By National Geographic Indonesia, Rabu, 4 Januari 2023 | 13:00 WIB
Agustinus Mahuze, sosok yang menggerakkan komunitas Mahuze Mandiri di Kampung Wasur. Ia berupaya menghimpun kembali filosofi dan kearifan marga di Merauke berkait etika ekologi. (Donny Fernando/National Geographic Indonesia)

 

Oleh Agus Prijono, Contributing Writer-National Geographic Indonesia

       

Nationalgeographic.co.id—Mahi di wajah-wajah itu menyala.

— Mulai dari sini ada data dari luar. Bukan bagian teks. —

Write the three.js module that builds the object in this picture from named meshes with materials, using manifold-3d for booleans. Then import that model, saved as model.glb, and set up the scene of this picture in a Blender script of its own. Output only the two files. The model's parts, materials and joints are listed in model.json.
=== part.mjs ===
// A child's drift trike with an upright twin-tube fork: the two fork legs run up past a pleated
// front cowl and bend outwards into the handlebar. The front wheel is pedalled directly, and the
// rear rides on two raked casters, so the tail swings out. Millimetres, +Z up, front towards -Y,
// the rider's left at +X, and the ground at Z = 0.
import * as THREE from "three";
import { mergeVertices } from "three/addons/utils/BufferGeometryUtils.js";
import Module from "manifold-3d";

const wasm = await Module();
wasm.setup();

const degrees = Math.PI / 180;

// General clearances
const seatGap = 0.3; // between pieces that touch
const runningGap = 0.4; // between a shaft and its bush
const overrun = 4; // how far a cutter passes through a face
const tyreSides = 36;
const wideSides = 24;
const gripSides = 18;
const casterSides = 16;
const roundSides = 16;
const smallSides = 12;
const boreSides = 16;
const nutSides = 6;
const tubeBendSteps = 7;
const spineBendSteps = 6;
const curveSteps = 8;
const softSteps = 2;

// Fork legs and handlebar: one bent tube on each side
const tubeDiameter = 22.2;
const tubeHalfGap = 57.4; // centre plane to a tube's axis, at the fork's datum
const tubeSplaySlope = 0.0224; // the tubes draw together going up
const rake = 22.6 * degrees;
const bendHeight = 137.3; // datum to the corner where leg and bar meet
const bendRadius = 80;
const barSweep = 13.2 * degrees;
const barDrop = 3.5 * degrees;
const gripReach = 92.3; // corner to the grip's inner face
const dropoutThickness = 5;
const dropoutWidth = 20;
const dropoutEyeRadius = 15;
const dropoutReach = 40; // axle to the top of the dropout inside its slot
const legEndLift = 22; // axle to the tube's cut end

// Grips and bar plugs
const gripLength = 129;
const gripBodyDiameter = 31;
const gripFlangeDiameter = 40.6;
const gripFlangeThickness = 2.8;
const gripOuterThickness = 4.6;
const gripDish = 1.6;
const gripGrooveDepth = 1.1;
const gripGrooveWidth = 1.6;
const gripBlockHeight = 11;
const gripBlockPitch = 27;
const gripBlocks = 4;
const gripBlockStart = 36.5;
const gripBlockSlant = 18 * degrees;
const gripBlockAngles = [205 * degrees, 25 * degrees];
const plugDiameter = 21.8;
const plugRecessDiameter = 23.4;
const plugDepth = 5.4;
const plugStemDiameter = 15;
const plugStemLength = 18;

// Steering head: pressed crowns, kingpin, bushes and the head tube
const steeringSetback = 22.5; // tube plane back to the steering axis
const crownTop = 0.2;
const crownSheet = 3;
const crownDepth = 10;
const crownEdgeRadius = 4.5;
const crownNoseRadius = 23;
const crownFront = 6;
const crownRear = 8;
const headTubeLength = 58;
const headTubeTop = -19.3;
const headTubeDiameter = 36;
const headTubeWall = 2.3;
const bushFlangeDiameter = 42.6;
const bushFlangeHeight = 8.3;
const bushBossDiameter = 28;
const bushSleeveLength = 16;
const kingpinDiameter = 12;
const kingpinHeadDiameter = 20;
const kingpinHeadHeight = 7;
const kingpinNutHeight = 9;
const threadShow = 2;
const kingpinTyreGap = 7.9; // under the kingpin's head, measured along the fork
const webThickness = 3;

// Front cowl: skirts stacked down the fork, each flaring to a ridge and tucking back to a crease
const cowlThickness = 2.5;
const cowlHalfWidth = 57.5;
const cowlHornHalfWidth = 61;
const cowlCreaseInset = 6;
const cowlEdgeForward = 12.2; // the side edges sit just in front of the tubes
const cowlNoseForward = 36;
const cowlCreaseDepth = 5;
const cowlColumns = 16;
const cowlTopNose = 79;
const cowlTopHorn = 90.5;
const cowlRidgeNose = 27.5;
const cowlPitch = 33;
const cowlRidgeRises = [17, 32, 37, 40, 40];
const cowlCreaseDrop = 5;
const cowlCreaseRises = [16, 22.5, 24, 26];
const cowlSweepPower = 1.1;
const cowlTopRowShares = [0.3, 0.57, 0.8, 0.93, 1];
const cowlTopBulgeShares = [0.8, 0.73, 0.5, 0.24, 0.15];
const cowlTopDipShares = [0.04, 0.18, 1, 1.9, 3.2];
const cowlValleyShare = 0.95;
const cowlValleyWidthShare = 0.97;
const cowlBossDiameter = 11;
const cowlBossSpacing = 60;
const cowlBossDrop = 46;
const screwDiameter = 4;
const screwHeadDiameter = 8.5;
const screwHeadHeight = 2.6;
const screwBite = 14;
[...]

Siang itu, seiring genderang tifa dan tembang, mahi yang mengguratkan motif totem binatang dan tumbuhan itu bangkit dari dunia spirit. Saat ritual cabut misar itu, yang tak kasat mata mewujud di depan mata.

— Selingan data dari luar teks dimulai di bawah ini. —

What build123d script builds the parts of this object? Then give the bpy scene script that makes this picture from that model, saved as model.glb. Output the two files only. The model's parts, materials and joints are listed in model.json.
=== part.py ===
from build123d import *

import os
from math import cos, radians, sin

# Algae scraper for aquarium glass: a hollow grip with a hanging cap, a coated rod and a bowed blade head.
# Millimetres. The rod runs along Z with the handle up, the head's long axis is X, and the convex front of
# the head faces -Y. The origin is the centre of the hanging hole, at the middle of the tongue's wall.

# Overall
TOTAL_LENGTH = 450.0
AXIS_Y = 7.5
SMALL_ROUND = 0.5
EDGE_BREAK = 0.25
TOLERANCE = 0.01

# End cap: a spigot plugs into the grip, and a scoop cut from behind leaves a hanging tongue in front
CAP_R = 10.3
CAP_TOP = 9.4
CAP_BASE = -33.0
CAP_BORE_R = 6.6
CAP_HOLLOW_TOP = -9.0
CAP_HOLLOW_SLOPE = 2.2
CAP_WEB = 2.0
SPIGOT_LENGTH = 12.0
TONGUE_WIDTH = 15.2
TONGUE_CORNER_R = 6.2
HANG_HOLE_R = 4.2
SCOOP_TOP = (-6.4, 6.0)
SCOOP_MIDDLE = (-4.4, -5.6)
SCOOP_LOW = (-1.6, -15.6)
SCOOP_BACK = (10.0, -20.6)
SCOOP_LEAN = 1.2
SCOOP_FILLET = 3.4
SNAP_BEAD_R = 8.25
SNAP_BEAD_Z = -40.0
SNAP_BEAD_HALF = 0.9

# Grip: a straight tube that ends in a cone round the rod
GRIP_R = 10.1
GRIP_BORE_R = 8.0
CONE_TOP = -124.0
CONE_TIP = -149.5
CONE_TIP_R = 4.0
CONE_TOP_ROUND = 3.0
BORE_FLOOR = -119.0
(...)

Selain untuk menghormati sang mendiang, cabut misar juga menandai berakhirnya sar: larangan memanfaatkan sumber daya tertentu dalam jangka waktu tertentu. Cabut misar di keluarga Vincensius Mahuze ini menandai berakhirnya masa duka atas wafatnya sang ayah, Nicolaus Yagil Mahuze.

Pergelaran dihadiri segenap marga suku Marori Men-Gey yang mendiami Taman Nasional Wasur: Mahuze, Balagaize, Basik-basik, Kaize, Samkakai, Ndiken, dan Gebze. Marga Basik-basik misalnya, menorehkan mahi totem babi hutan. Marga Kaize dengan mahi totem burung kasuari. Atau, marga Mahuze yang bertotem anjing.

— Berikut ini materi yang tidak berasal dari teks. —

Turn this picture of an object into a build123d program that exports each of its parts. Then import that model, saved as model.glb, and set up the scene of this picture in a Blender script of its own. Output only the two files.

Mahi yang tergambar di wajah hari itu adalah totem yang populer. Totem menjadi identitas adikodrati marga-marga. “Totem merupakan simbol hewan dan tumbuhan yang bisa dimanfaatkan dan dilindungi marga,” ungkap La Hisa, staf Pengendali Ekosistem Hutan Taman Nasional Wasur.

Atmosfer kesucian mengapung di udara. Seluruh marga berdendang dan menari  mengitari tongkat misar. Warga marga mengenakan pakaian tradisional: polok, ureu, mbolol. Aneka dedaunan, bulu burung, dan kalung beruntaian kerang, menghiasi tubuh.

Bentang alam Rawa Biru, Distrik Merauke, yang menjadi bagian ekosistem Taman Nasional Wasur. Selain menyediakan pasokan ikan untuk warga, kawasan danau ini menjadi pemasok air bersih Kota Merauke. Kole-kole, semacam perahu kano, menjadi wahana transportasi andalan warga di rawa karena mempu menembus perairan dangkal dan celah rerumputan. (Donny Fernando/National Geographic Indonesia)

Tempat misar itu sakral. Hanya keluarga yang boleh memasuki kalangan misar. Di seputar misar, berdiri kwar: tiang-tiang kayu untuk menyandarkan hasil bumi dari kerabat: sagu, tebu, pisang. Umbi gembili terhampar di sekeliling misar. Begitu padatnya, aneka tanaman tradisi menaungi misar dari sinar matahari.

“Semua tumbuhan dan hewan yang berguna telah habis terbagi-bagi sebagai totem marga,” kata La Hisa. Di Taman Nasional Wasur, berdiam suku-suku: Kanume, Marori Men-Gey, Yeinan, dan Malind Buti. Keempat suku ini merupakan bagian dari suku besar Malind Anim (orang Malind). Suku-suku ini kemudian terbagi ke dalam marga-marga, dan sebagian marga ada yang terbagi lagi ke dalam klan-klan.

La Hisa melanjutkan, satu marga memiliki banyak totem tumbuhan dan satwa. Totemisme adalah hasil interaksi para leluhur dengan alam. Fauna dan flora yang dinilai penting bagi kehidupan lantas dijadikan totem. Totemisme inlah yang menautkan spirit tumbuhan-hewan dengan manusia yang diwariskan oleh para leluhur.